SpamAssassin is not just for email filtering, Bechis said; some sites are using it to detect spam submitted in web forms, for example.

So what is new in SpamAssassin? There has been a lot of work by the project's system administration team, he said, to update the infrastructure. That has resulted in the rebuilding of the MassCheck implementation from scratch. The 3.4.2 release contained fixes for four security bugs, and also an important workaround for a Perl bug that was only triggered on Red-Hat-based distributions. Startup time has been improved, and SSLv3 support has been removed. The "freemail antiforge" mechanism, which seeks to detect forged Gmail messages, has been improved. The geo-aware scoring system can adjust scores based on which continent the mail came from. The URILocalBL plugin, which can blacklist URLs based on information like where they are hosted, has seen a number of improvements.

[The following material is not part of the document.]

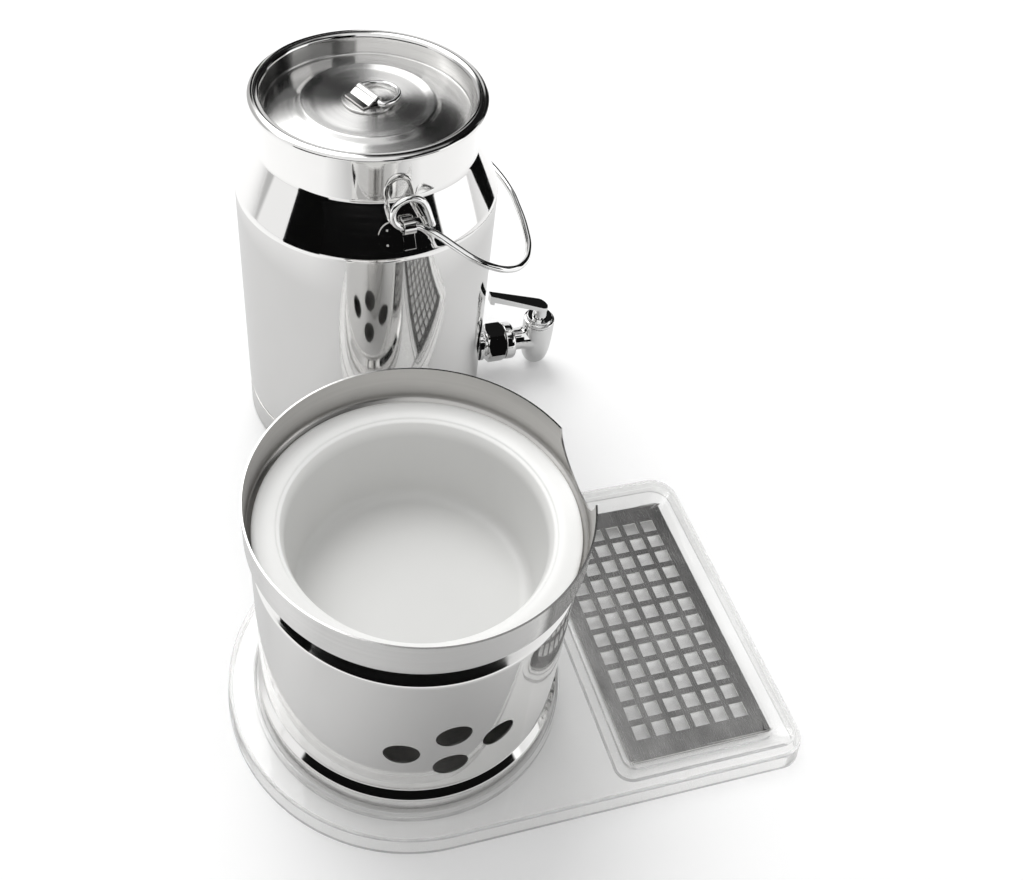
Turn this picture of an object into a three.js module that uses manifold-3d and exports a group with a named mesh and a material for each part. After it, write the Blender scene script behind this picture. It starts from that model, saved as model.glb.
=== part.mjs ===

3.4.2 Also saw the addition of the HashBL plugin, which can be used to block email addresses from domains that cannot be blocked wholesale. There is a new anti-phishing plugin that can filter on URLs commonly found in phishing emails. The new ResourceLimits plugin can put limits on the amount of CPU and memory used by SpamAssassin. And the FromNameSpoof plugin tries to detect attempts to confuse users about the source of an email using the full-name field.

Some future plugins include a couple that are aimed at detecting Microsoft Office attachments containing macros. There is one for checking URLs from URL-shortening services; it will filter based on the final destination of those URLs. The KAM.cf ruleset is an unofficial addition that can allow sites to respond more quickly to new spam campaigns, but at a cost of more false positive results. Also coming is a set of international channels that will carry signed rulesets designed for different parts of the planet.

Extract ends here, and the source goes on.